In each case, the manufacturer would conduct at least one survey. The product marketing department would draw up a list of questions — just as it would today — including some questions to be answered only by a subset of respondents. For example, if the answer to, “Are any children under 18 years of age living in this household?” was No, follow-on questions about the children’s ages would be omitted.

That survey would be printed on legal-size paper, one for each respondent. Many surveys were 20 pages long, and a research project with 1,000 respondents might be conducted in perhaps 10 cities. The manufacturers took this seriously, as there is a lot of money in selling salty snacks!

In any case, this generated several boxes of paper. The market research agency contracted with interviewing services in each of those 10 cities. Each one needed to acquire qualified respondents on an aggressive timeline and to ensure that trained interviewers asked the questions, recording each answer on those pre- Printed forms. While today’s software easily can be programmed to skip questions (if no children in the household, jump over the related questions), an interviewer needed to ask the questions aloud, if for no other reason than to ensure the person didn’t skip ahead (“Oh they are obviously asking about…!”). Back then the staff member of the interviewing service sat in a quiet room, asking questions and taking notes (hopefully in readable handwriting and using complete sentences).

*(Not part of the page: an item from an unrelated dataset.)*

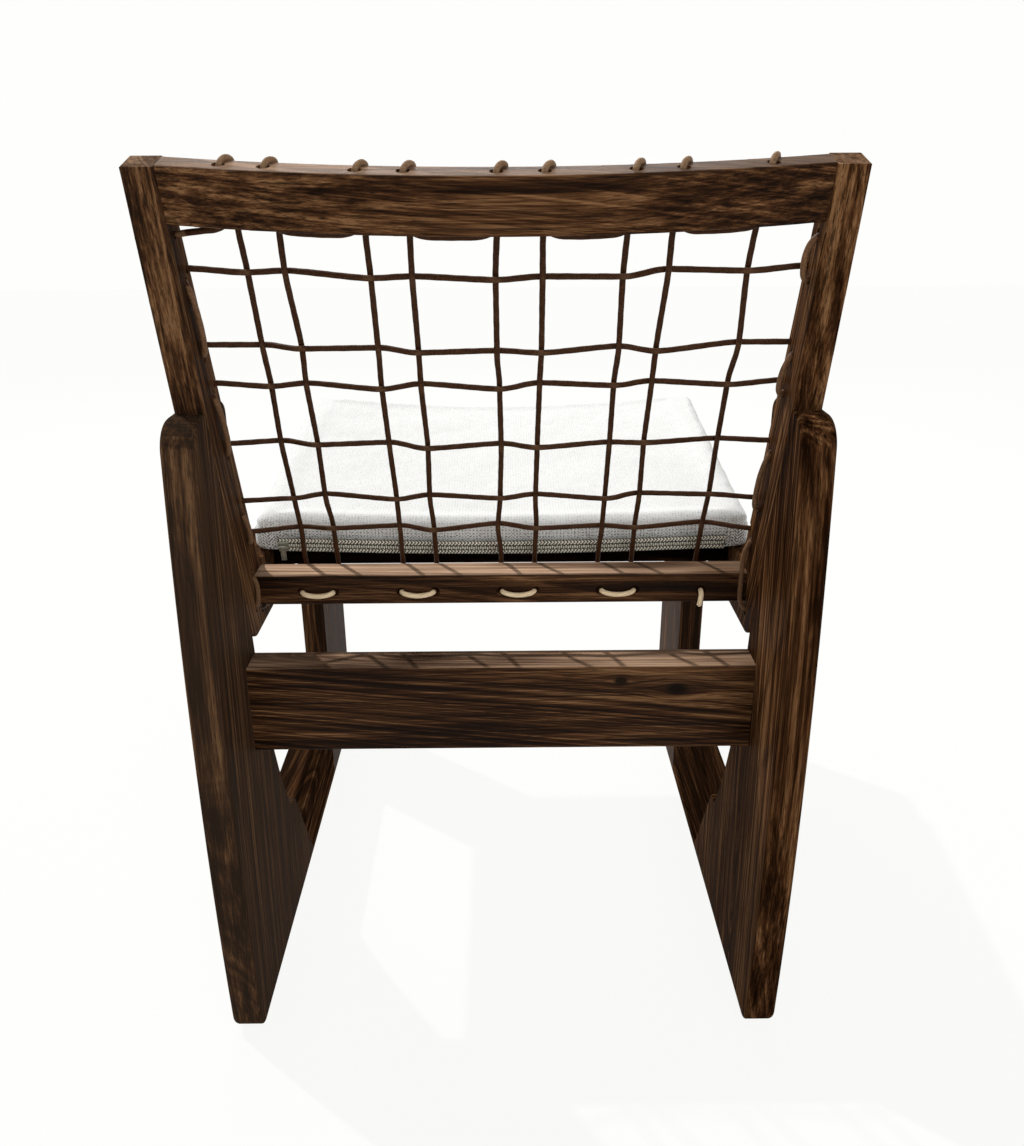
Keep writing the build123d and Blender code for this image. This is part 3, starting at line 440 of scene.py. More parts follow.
# What wood() needs for each board: where its own origin lies, its grain's turn, and so on.
# The sixth column greys a board as a painted sheen, most on the left rear leg and stile.
BOARDS = (
    ("rear_leg_left", (0.31, 0.0, 0.0), LEANING_LEG, 0.024, 0.5, 0.40, 0.001),
    ("rear_leg_right", (-0.17, 0.21, 0.3), LEANING_LEG, 0.022, 0.6, 0.0, 0.001),
    ("sill_left", (0.2, 0.4, 0.1), ALONG_SILL, 0.0, 0.5, 0.1, 0.0),
    ("sill_right", (-0.3, 0.1, 0.0), ALONG_SILL, 0.0, 0.5, 0.1, 0.0),
    ("front_leg_left", (0.1, 0.3, 0.8), (0.0, 0.0, 0.0), 0.0, 0.5, 0.1, 0.01),
    ("front_leg_right", (-0.2, 0.7, 0.4), (0.0, 0.0, 0.0), 0.0, 0.5, 0.1, 0.01),
    ("back_stile_left", (0.24, 0.03, 0.2), ALONG_STILE, 0.050, 0.5, 0.15, 0.002, STILE_TOP_LEVEL),
    ("back_stile_right", (-0.21, 0.17, 0.6), ALONG_STILE, 0.040, 0.5, 0.0, 0.002, STILE_TOP_LEVEL),
    ("seat_side_rail_left", (0.1, 0.2, 0.5), ALONG_SEAT, 0.0, 0.4, 0.1, 0.0),
    ("seat_side_rail_right", (-0.4, 0.2, 0.1), ALONG_SEAT, 0.0, 0.4, 0.1, 0.0),
    ("top_rail", (0.07, 0.29, 0.80), ALONG_X, 0.010, 0.4, 0.0, 0.03, RAIL_TOP_LEVEL),
    ("lower_back_rail", (0.35, 0.12, 0.39), ALONG_X, -0.012, 0.5, 0.0, 0.05, LOWER_RAIL_LEVEL),
    ("front_seat_rail", (0.5, -0.26, 0.36), ALONG_X, 0.0, 0.5, 0.1, 0.0),
    # the rear seat rail is darkened nearly to black, painted shade under the pad
    ("rear_seat_rail", (0.2, 0.05, 0.39), ALONG_X, -0.10, 0.5, 0.0, 0.0),
    (
        "rear_stretcher", (0.0, 0.198, 0.297), ALONG_X, 0.004, 0.8, 0.0, 0.05, STRETCHER_LEVEL,
        STRETCHER_KNOTS,
    ),
)
for node_name, *settings in BOARDS:
    paint([node_name], wood("wood_" + node_name, *settings))


def plain_wood():
    """Pale dowel wood with fine fibres along the pin."""
    r = Recipe("dowel_beech")
    fibre = r.noise(r.stretched(r.local(), 400.0, 400.0), detail=3.0)
    colour = r.ramp(fibre, ((0.3, (0.36, 0.22, 0.11)), (0.7, (0.55, 0.38, 0.22))))
    return r.finish_with(colour, 0.6)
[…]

Once the surveys were shipped back to the market research agency (in the US, 90% of these firms were in New York City), the data needed to be collated and “coded” before it was collected in some kind of primitive data gathering process.

For example, an interviewing service might be based in a shopping mall in Miami, and employs a few dozen interviewers. First the interviewers had to stop strangers in the mall to convince them to participate in a market research study (a non-trivial task), and then confirm that a willing interviewee met the criteria (such as buying salty snacks to eat at home and being a female between the age range of 25-35). Then the staff member had to drag the respondent back to the office for a 20-minute interview (often with a squalling child).

Once the surveys were shipped back to the market research agency (in the U.S., 90% of these firms were in New York City), the data needed to be collated and “coded” before it was collected in some kind of primitive data gathering process. The market research agencies employed coders to perform quality checks on the data (e.g. Making sure when children’s ages were entered, the “are there children…” question was marked “yes”) and to categorize the answers to “open ended” questions (such as “What do you think of the taste of this snack?”).

Given the difficulty of gathering data, it was cumbersome, error-prone, and time consuming to analyze the results. Even with basic computer databases (starting with punch cards and rented time on a minicomputer time sharing service), an analyst had to put in a separate request for each possible relationship. With online systems today, you easily can tell the survey tool, “Show me the results cross-tabulated by age…? By income?By number of children?”). But back in the old days, each such request required, separate computer coding to extract the results. That discouraged the “what if?” process from which enlightenment may result.

Have you kept count of the number of human beings involved in this process? Each participant had an opportunity to mess things up… and they often did. Which added yet another step: Quality checks a sample of the surveys. Someone called respondents on the phone (this was before email of course) to ask if they had taken a survey a few weeks ago, and to confirm that the data had some measure of accuracy.